KUALA LUMPUR, March 29 — Putrajaya Corporation (PPj) is allowing political parties to put up their flags and banners in the federal administrative capital ahead of the 14th general election, although their display contravenes local council bylaws.
Its president Datuk Seri Hasim Ismail conceded that PPj’s bylaws forbid displays of political party flags and banners in public spaces before the election campaign period, but said the decision was made on a discretionary basis and that there were conditions attached.
“That is more to discretion. To me, it’s really not much of an issue,” he told Malay Mail when asked if the current displays of political party flags and banners in Putrajaya were in violation of PPj’s bylaws.
“The whole Malaysia is like that now. Everyone now is already in the election mode. The entire nation. Not just in Putrajaya,” he said, adding that it would be very hard to stop political parties from doing so now.
Hasim did not reply when asked if the flags had permits.
Those who wish to put up any advertisement in Putrajaya must first apply for a licence from PPj and abide by its rules and regulations, namely the Parks (Federal Territory of Putrajaya) By-Laws 2002, the Vandalism (Federal Territory of Putrajaya) By-laws 2003, and Advertisements (Federal Territory of Putrajaya) By-Laws 2002, under the Local Government Act 1976.
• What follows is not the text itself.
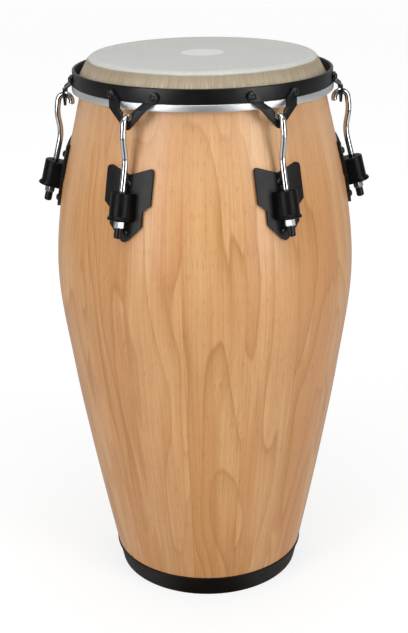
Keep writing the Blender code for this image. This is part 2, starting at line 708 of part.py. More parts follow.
def build():
    clear_scene()
    wood = finish("natural_wood", (201, 151, 106), 0.32)
    rubber = finish("black_rubber", (24, 24, 24), 0.7)
    skin = finish("drumhead_skin", (203, 203, 200), 0.55)
    powder = finish("black_powder_coat", (28, 28, 30), 0.35)
    chrome = finish("chrome", (205, 205, 210), 0.12, 1.0)
    brushed = finish("brushed_aluminium", (200, 202, 206), 0.3, 1.0)
    zinc = finish("zinc_plate", (168, 170, 172), 0.4, 1.0)
    moulded = finish("moulded_cap", (20, 20, 22), 0.5)

    shell = add_object("shell", shell_mesh(), wood)
    combine(shell, "DIFFERENCE", cutter("bolt_hole_cutter", bolt_holes("bolt_holes", LUG_FRAMES)))
    add_object("foot_ring", foot_ring_mesh(), rubber)
    add_object("drumhead", drumhead_mesh(), skin)
    add_object("flesh_hoop", flesh_hoop_mesh(), brushed)
    rim = add_object("rim", rim_mesh(), powder)
    hole = drill(RIVET_RADIUS + RIVET_CLEARANCE, -REACH, REACH)
    places = [place for lug in LUG_FRAMES for place in rivet_places(lug)]
    rivet_holes = mesh_from("rivet_holes", gather(hole, places))
    combine(rim, "DIFFERENCE", cutter("rivet_hole_cutter", rivet_holes))

    bolt = button_screw(BOLT_HEAD_RADIUS, BOLT_HEAD_HEIGHT, BOLT_RADIUS,
                        weld_nut_end() + BOLT_TAIL)
    in_lug_frame = [("rim_strap", strap_mesh(), powder),
                    ("side_plate", side_plate_mesh(), powder),
                    ("backing_plate", backing_plate_mesh(), zinc)]
    in_rod_frame = [("lug_housing", housing_mesh(), powder), ("tuning_hook", hook_curve(), chrome),
                    ("tuning_nut", nut_mesh(), chrome), ("nut_cap", cap_mesh(), moulded)]
    bolt_mesh = mesh_from("plate_bolt", bolt)
    bolt_mesh.materials.append(zinc)
    for _, data, material in in_lug_frame + in_rod_frame:
        data.materials.append(material)
    for number, frame in enumerate(LUG_FRAMES, start=1):
        lug = add_empty(f"lug_frame_{number}", frame)
        rod = add_empty(f"rod_frame_{number}", ROD_FRAME, lug)
        for parent, items in ((lug, in_lug_frame), (rod, in_rod_frame)):
            for name, data, _ in items:
                add_object(f"{name}_{number}", data, None, parent)
        for level, place in zip(("upper", "lower"), bolt_places(Matrix())):
            screw = add_object(f"plate_bolt_{level}_{number}", bolt_mesh, None, lug)
            screw.matrix_local = place


build()
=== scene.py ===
# %% [markdown]
# A tumba is the widest drum of a conga set: a barrel of glued staves, a skin pulled over its upper
# edge by a rim, and six hooked rods that draw the rim down. The frame gives every piece its real
# size and place. This script gives each piece its finished surface, then a plain studio round it.

# %% Load the frame
import math

import bmesh
import bpy
import numpy as np
from mathutils import Matrix, Vector


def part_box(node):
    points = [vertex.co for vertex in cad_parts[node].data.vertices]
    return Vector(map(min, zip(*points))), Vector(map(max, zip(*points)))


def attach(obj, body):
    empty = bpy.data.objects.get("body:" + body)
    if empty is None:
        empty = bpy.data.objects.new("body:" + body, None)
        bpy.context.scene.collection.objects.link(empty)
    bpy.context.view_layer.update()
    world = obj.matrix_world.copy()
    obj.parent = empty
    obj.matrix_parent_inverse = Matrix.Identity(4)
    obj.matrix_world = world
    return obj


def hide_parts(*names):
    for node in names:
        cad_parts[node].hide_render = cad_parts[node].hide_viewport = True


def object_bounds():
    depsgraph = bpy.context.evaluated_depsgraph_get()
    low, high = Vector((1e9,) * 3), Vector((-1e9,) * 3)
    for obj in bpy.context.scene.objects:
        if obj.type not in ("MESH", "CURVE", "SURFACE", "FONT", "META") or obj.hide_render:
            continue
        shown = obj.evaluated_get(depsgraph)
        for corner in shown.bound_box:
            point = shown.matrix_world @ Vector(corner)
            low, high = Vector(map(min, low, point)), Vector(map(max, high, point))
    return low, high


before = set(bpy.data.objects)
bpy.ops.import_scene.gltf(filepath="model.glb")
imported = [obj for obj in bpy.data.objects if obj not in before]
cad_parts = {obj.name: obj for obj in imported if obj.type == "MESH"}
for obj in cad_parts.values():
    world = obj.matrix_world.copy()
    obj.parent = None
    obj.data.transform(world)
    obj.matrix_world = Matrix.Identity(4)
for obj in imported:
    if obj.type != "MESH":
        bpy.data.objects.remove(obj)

CAD_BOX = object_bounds()

# %% [markdown]
# The drum's own sizes come first, in metres. They are the ones the solids were made from, so each
# fine surface lies on the solid that it stands for. Heights near the head hang from its top.

# %% Sizes of the drum
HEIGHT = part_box("drumhead")[1].z
LUGS = 6
GAP = 0.0003
SHELL_WALL = 0.011
STATIONS = np.array([(0.0, 0.133), (0.180, 0.1682), (0.330, 0.1928), (0.480, 0.2083),
                     (HEIGHT - 0.186, 0.1979), (HEIGHT - 0.086, 0.1751), (HEIGHT - 0.025, 0.1604)])
RING_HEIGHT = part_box("foot_ring")[1].z
RING_WALL = 0.0035
RING_FLOOR = 0.005
EDGE_CENTRE = np.array((0.1446, HEIGHT - 0.0129))
EDGE_ROUND = 0.011
SKIN = 0.0016
RIM_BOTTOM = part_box("rim")[0].z
RIM_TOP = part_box("rim")[1].z
RIM_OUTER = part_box("rim")[1].x
RIM_WALL = 0.0038
HOOP_WIDTH = 0.0102
HOOP_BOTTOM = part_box("flesh_hoop")[0].z
HOOP_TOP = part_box("flesh_hoop")[1].z
HOOP_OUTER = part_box("flesh_hoop")[1].x
GROOVE_OUTER = RIM_OUTER - RIM_WALL - 0.0006
SKIN_EDGE = GROOVE_OUTER - GAP
GROOVE_DEPTH = 0.0068
SKIN_DEPTH = 0.0065
print(f"drum {HEIGHT * 1000:.0f} mm tall, rim {RIM_OUTER * 2000:.1f} mm across")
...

The election campaigning period officially starts from nomination day onwards and must end by midnight on the eve of polling day, according to the Election Commission’s (EC) rules.
However, the EC has said it has no power to act against political parties or individuals who put them up beforehand, adding that such matters were under the jurisdiction of the respective local councils.
“It’s just about OK, whoever wants to put it up, OK do it,” Hasim said, adding that the relaxation of the local council’s bylaws was unlikely to make much difference to political parties, which were already in election mode.
“But they have to follow certain ways,” he said.
Hasim said that those putting up political flags and banners must ensure they do not endanger the public or block the flow of traffic. These two aspects, he said, are “very, very, important”.
“Other than that, not much of a problem,” he said.
Malay Mail noticed several political party flags prominently displayed in several areas throughout the Klang Valley as well as in smaller towns and districts in other states nationwide, even though Parliament has yet to be dissolved and the election date yet to be announced.
Putrajaya was also not spared, with Barisan Nasional flags the most often seen throughout the federal administrative district.